Dieta para a Quaresma

Já nos habituamos a ouvir falar de cortes, reduções, regimes alimentares, dietas, estágios... No entanto, se nos falam em jejum ou retiros espirituais "torcemos o nariz"!

 

Vivemos num tempo no qual o jejum, para alguns, é substituído pela proliferação de dietas que mantêm o corpo dentro de certos cânones de beleza plástica e sem alma; para outros, é uma forma de vida forçada porque é-lhes difícil alimentarem-se com o essencial e morrem de fome. São as contradições que vivemos neste mundo!

 

A Igreja exorta-nos à prática do jejum como forma de viver, com sobriedade e moderação, todas as realidades que podem tornar pesada a existência humana, esmagando-a sob as necessidades primárias: a comida, o sono, os bens... O jejum é uma forte chamada de atenção para nos voltarmos para os valores importantes da vida. A sobriedade reconduz-nos ao primado do ser sobre o haver; da identidade sobre a aparência; da solidariedade sobre o egoísmo desenfreado.

 

Somos chamados a repensar a nossa vida, focalizando naqueles excessos que nos fomos habituando e que caracterizam os nossos estilos de vida pessoais e comunitários.

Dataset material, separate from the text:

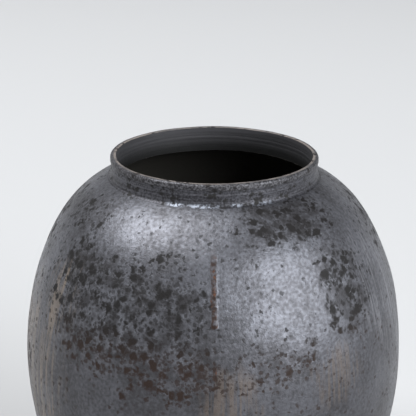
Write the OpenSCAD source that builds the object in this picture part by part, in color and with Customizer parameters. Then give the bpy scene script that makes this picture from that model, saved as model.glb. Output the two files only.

Chamados a refletir sobre pequenas e grandes escravidões que orientam as nossas escolhas e tolhem a nossa liberdade: o consumismo, a moda, o dinheiro, os bens e interesses muito pessoais.  A pensar no desperdício diário nas nossas casas, na abundância em que vivemos. Adquirir um estilo de vida sóbrio é exercitar o discernimento sobre aquilo que é essencial, para viver uma existência humana e crente de adultos, de homens e mulheres reflexivos e responsáveis pela qualidade da própria existência e daquela dos nossos irmãos, companheiros de viagem.

 

Renunciar é um exercício de grande liberdade interior e de domínio de si mesmo. Alarga os horizontes da própria consciência e dos valores que cada um defende. Potencia o ser e a solidariedade com aqueles que vivem em situação de dificuldade e indigência. A sobriedade tem uma função comunitária. Abre-nos à realidade que nos circunda; sacode as consciências ofuscadas pela indiferença, a procurar caminhos de crescimento para todos.

 

É preciso coragem para descermos ao nosso interior, ver o que podemos renunciar e decidir fazê-lo!

 

Na infância as renúncias quaresmais, por exemplo, às guloseimas, - que agora parecem-nos simples e banais, coisas de criança -, tiveram uma função pedagógica: pequenas escolhas que evidenciavam o desejo e a vontade de fazer penitência em vista da conversão; renúncia de certos bens, para os oferecer aos outros e assim, procurar e agradar a Deus. Formaram-nos para a temperança; para a capacidade de não ficarmos escravos das necessidades, das emoções, dos sentimentos desmedidos... Ensinaram que "nem só de pão vive o Homem, mas de toda a Palavra que vem da boca de Deus". (Cfr. Mt 4, 4)

 

Ousarei dizer que, se o jejum da Quarta-feira de Cinzas e da Sexta-feira Santa, a abstinência da carne de todas as sextas-feiras da Quaresma, não nos levar a este descer ao profundo do nosso ser, a esta libertação e reorientação para Deus, não fazem sentido nenhum.

 

Aliás, além do cumprimento deste preceito, faz mais sentido renunciar às palavras inúteis, maldizentes e obscenas; ao excesso de comida, roupa, tecnologia e divertimento; à superficialidade das relações familiares, vizinhança e trabalho; à pouca atenção que damos às pessoas próximas ou afastadas; à ausência de gestos de perdão e de reconciliação.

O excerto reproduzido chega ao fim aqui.